Sądowy zakaz prowadzenia pojazdów miał również rowerzysta przyłapany w weekend przez drogówkę w Olsztynie. Na jednośladzie jechał z 2 promilami.
Popijanie i inne przestępstwa
Często pijani kierowcy mają na sumieniu nie tylko fakt kierowania w tym stanie samochodem. Tak jak 23-latek zatrzymany w piątek 28 lutego w miejscowości Kosyń niedaleko Dobrego Miasta. Arkadiusz Z. podróżujący mercedesem miał ponad 2 promile w wydychanym powietrzu. W dodatku w bagażniku samochodu policjanci znaleźli metalowe elementy. Kierowca przyznał się, że je ukradł. Został zatrzymany i przewieziony do policyjnego aresztu.
Nieco większą fantazją “wykazał się” 22-letni Sebastian Z. z miejscowości Pużary koło Szczytna. Jego dziewczyna musiała zawiadomić policję, gdy podczas jej nieobecności wybrał się w rajd jej oplem. Gdy wróciła zobaczyła swoje auto zaparkowane przed domem, ale… z rozbitym przodem. W dodatku zgłosił się do niej mężczyzna, w którego tym samochodem wjechał Sebastian Z. Chłopak miał ponad trzy promile w wydychanym powietrzu. Będzie odpowiadał nie tylko za kierowanie po pijanemu, ale też za uszkodzenie samochodu i bramy wjazdowej.

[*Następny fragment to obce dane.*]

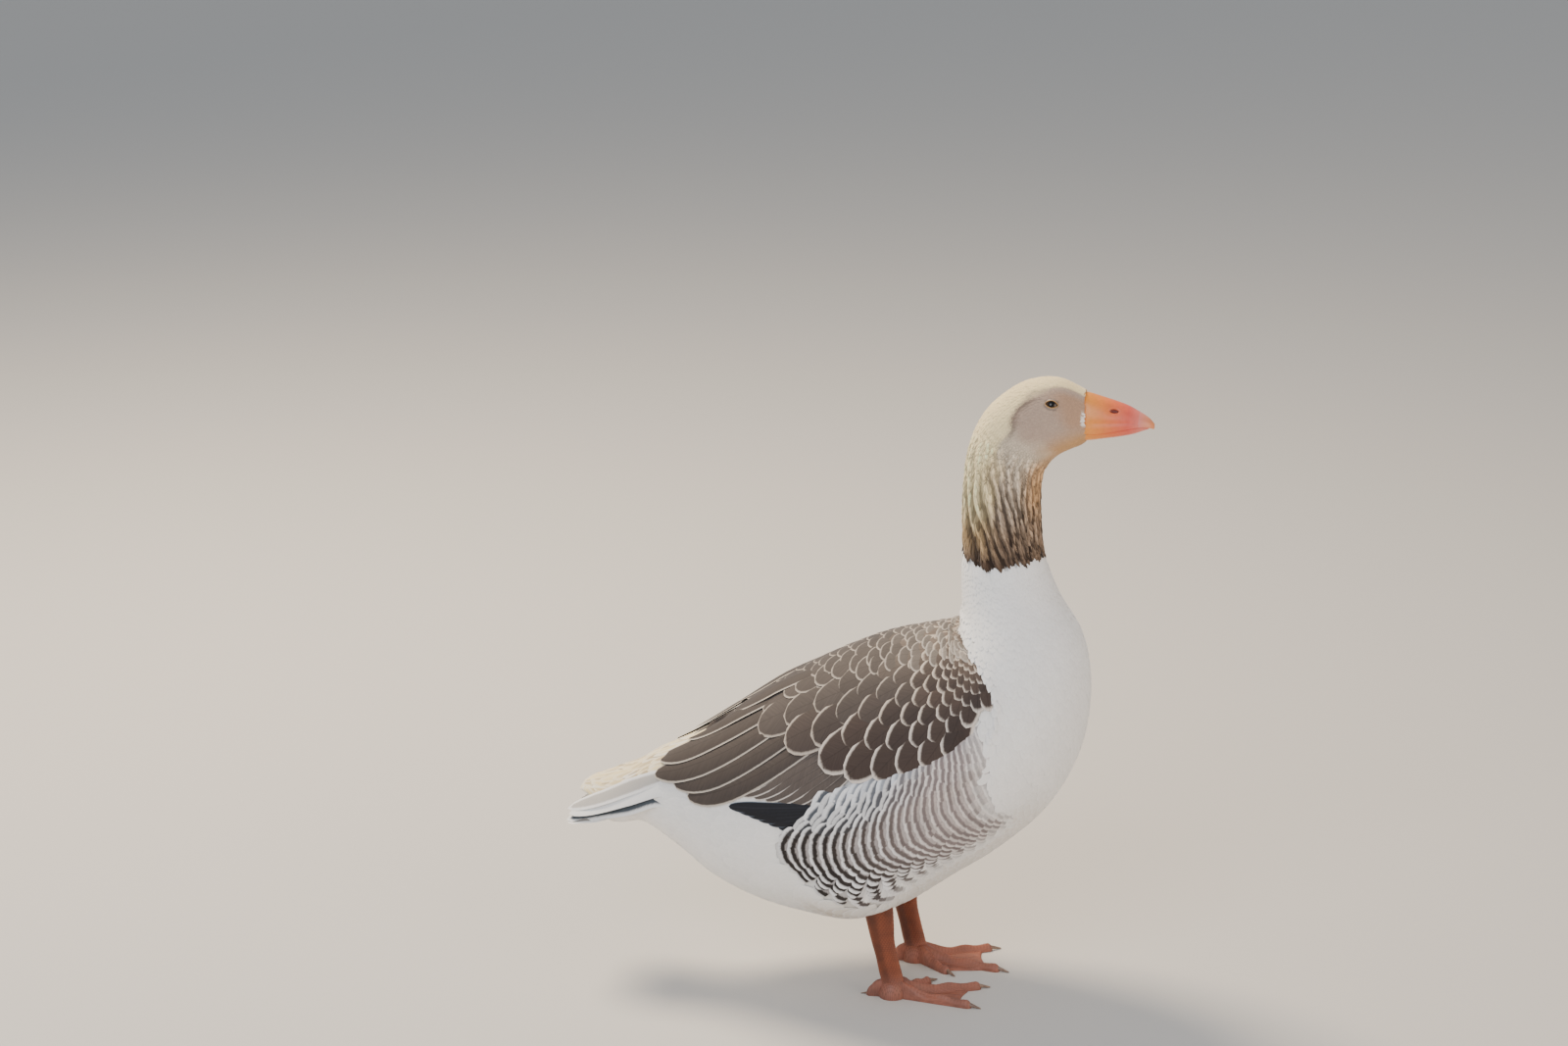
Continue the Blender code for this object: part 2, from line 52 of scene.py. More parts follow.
def hexLinear(text):
    # sRGB hex to linear light: v / 12.92 when dark, otherwise ((v + 0.055) / 1.055) ^ 2.4
    value = np.array([int(text[k:k + 2], 16) for k in (1, 3, 5)]) / 255
    return np.where(value <= 0.04045, value / 12.92, ((value + 0.055) / 1.055) ** 2.4)


def rgba(text):
    # a hex colour as the four numbers that a node takes
    return (*hexLinear(text), 1)


def ramp(x, low, high):
    # 0 at low, 1 at high, and the smooth step u^2 (3 - 2 u) between them; low may be the greater
    u = np.clip((np.asarray(x, float) - low) / (high - low), 0, 1)
    return u * u * (3 - 2 * u)


def degreesDown(a):
    # degrees down from the ridge of the back, the same on both sides
    return np.degrees(np.abs(a))


def halfTurn(a):
    # the same angle between minus and plus half a turn
    return (np.asarray(a) + math.pi) % (2 * math.pi) - math.pi


def mixed(one, two, share):
    # colours or numbers between one and two, by share
    share = np.asarray(share, float)
    if np.ndim(one) or np.ndim(two):
        share = share[..., None]
    return one * (1 - share) + two * share


def around(amount, count):
    # random numbers within this amount of 0
    return random.uniform(-amount, amount, count)


def smoothCurve(knots, values, places):
    # cubic (Hermite) pieces through the rows of values, each knot's slope from its neighbours
    knots = np.asarray(knots, float)
    values = np.asarray(values, float).reshape(len(knots), -1)
    places = np.clip(np.asarray(places, float), knots[0], knots[-1])
    slopes = np.gradient(values, knots, axis=0)
    left = np.clip(np.searchsorted(knots, places, side="right") - 1, 0, len(knots) - 2)
    span = (knots[left + 1] - knots[left])[:, None]
    u = (places - knots[left])[:, None] / span
    return ((2 * u**3 - 3 * u**2 + 1) * values[left] + (u**3 - 2 * u**2 + u) * span * slopes[left]
            + (3 * u**2 - 2 * u**3) * values[left + 1] + (u**3 - u**2) * span * slopes[left + 1])


def makePiece(name, points, quads, triangles, material, nodes, sharp=50):
    # puts whole arrays into a mesh: points in millimetres, faces by point number; sharp is in degrees
    mesh = bpy.data.meshes.new(name)
    points = np.asarray(points, float).reshape(-1, 3)
    corners = np.concatenate([np.ravel(quads), np.ravel(triangles)]).astype(np.int32)
    sizes = np.concatenate([np.full(len(quads), 4), np.full(len(triangles), 3)])
    mesh.vertices.add(len(points))
    mesh.vertices.foreach_set("co", (points * 0.001).ravel())
    mesh.loops.add(len(corners))
    mesh.loops.foreach_set("vertex_index", corners)
    mesh.polygons.add(len(sizes))
    mesh.polygons.foreach_set("loop_start", np.concatenate([[0], np.cumsum(sizes)[:-1]]).astype(np.int32))
    mesh.update(calc_edges=True)
    mesh.shade_smooth()
    if sharp:
        mesh.set_sharp_from_angle(angle=math.radians(sharp))
    mesh.materials.append(material)
    piece = bpy.data.objects.new(name, mesh)
    bpy.context.scene.collection.objects.link(piece)
    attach(piece, "root")
    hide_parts(*nodes)
    return piece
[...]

Zarzuty za namawianie kolegi
Jak pokazuje przypadek z Młynar, nie zawsze tylko pijany kierowca może zostać ukaranym. 45-letni Tadeusz O. został zatrzymany, gdy prowadził dostawczego volkswagena mając 2,5 promila alkoholu w wydychanym powietrzu. Okazało się, że pił razem z 47-letnim właścicielem samochodu. Mieli ochotę na więcej, więc właściciel volkswagena namówił Tadeusza O., żeby podjechał z nim do sklepu. Sam bał się prowadzić po pijanemu. Ale i tak grozi mu kara – został oskarżony o podżeganie do popełnienia przestępstwa. Grożą mu za to dwa lata więzienia.